Douglas McKeon, l’homme qui va juger DSK dans le Bronx

Dans son bureau de la Cour suprême du Bronx avec vue sur le célèbre stade de baseball des Yankees, le juge Douglas McKeon prépare ce qui sera peut-être l’affaire la plus retentissante de sa carrière. « C’est la première fois qu’un de mes dossiers intéresse davantage en Europe qu’à New York », sourit ce magistrat d’origine irlandaise, né dans le Bronx, amateur de bretelles à l’ancienne et d’affiches de combats de boxe. Il présidera, mercredi 28 mars 2012, la première audience dans le cadre de la plainte civile déposée par Nafissatou Diallo contre Dominique Strauss-Kahn, le 8 août 2011 pour « agression violente et sadique ». La femme de chambre guinéenne entend obtenir des dommages et intérêts d’un montant encore inconnu.
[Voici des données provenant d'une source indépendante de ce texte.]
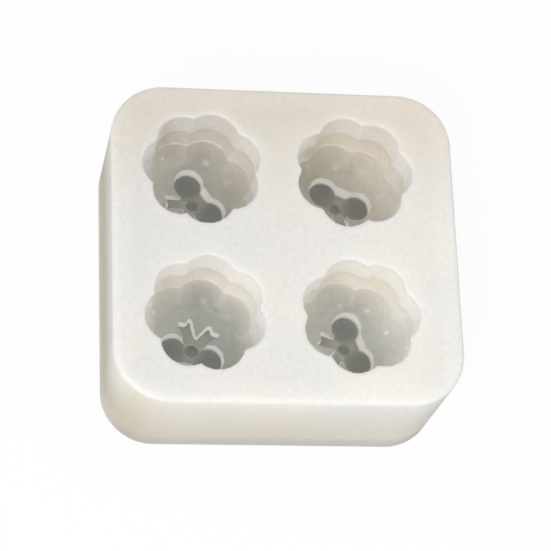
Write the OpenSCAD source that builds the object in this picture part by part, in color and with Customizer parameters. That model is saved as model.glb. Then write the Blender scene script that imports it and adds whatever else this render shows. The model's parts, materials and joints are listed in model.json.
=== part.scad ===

De notre correspondant à New York

« Ce sera une audience technique, prévient le juge. M.Strauss-Kahn a déposé une requête concernant son immunité diplomatique. Je vais écouter les arguments des deux parties sur ce point et je rendrai ma décision dans deux ou trois semaines ». Si Douglas McKeon donne raison à l’ancien directeur du Fonds monétaire international, la procédure s’arrête. Dans le cas contraire, l’affaire promet d’être longue : « Environ une année pour la constitution du dossier, puis encore une année pour un éventuel procès », précise-t-il. Un délai raisonnable au regard de l’encombrement du tribunal du Bronx dans l’un des districts les plus défavorisés de New York. Le cas Diallo vs Strauss-Kahn est l’un des 25 000 dossiers en cours de traitement.

Dans son prétoire, le juge McKeon voit surtout défiler des poursuites pour erreurs médicales, des parents qui demandent réparation pour une malformation non repérée pendant la grossesse, et les plaintes contre l’administration carcérale des prisonniers de Rikers Island, la prison, toute proche, où Dominique Strauss-Kahn a séjourné. Tous ces dossiers ne vont pas au procès. « Dans 90% des cas, les poursuites se terminent par un accord à l’amiable, estime le magistrat. Heureusement d’ailleurs ! Nous n’avons pas les moyens d’organiser un si grand nombre de procès ». Douglas McKeon a construit sa réputation sur son habileté à éviter de longues et coûteuses procédures. « J’essaye toujours d’encourager les parties à trouver un accord, mais ce n’est pas toujours possible. Parfois, un procès est nécessaire ».

Si le procès va à son terme, le jury devra décider non pas de la culpabilité, un terme réservé au pénal, mais de la responsabilité de Dominique Strauss-Kahn et du préjudice subi par Nafissatou Diallo. Le montant des dommages et intérêts accordés lors des procès civils aux Etats-Unis peut se chiffrer en millions de dollars. D’autant que les jurés du Bronx ont la réputation d’être particulièrement généreux. « C’est vrai qu’il y a eu des verdicts généreux dans le Bronx, reconnaît Douglas McKeon. Mais cette réputation est exagérée. C’était peut-être vrai, il y a vingt ans, plus aujourd’hui », s’anime-t-il, citant une idée reçue, véhiculée par le roman de Tom Wolfe Le Bûcher des Vanités, en 1987. L’histoire ? Un riche financier de Wall Street est accusé d’avoir renversé et tué un jeune Noir dans le Bronx et voit sa vie s’effondrer.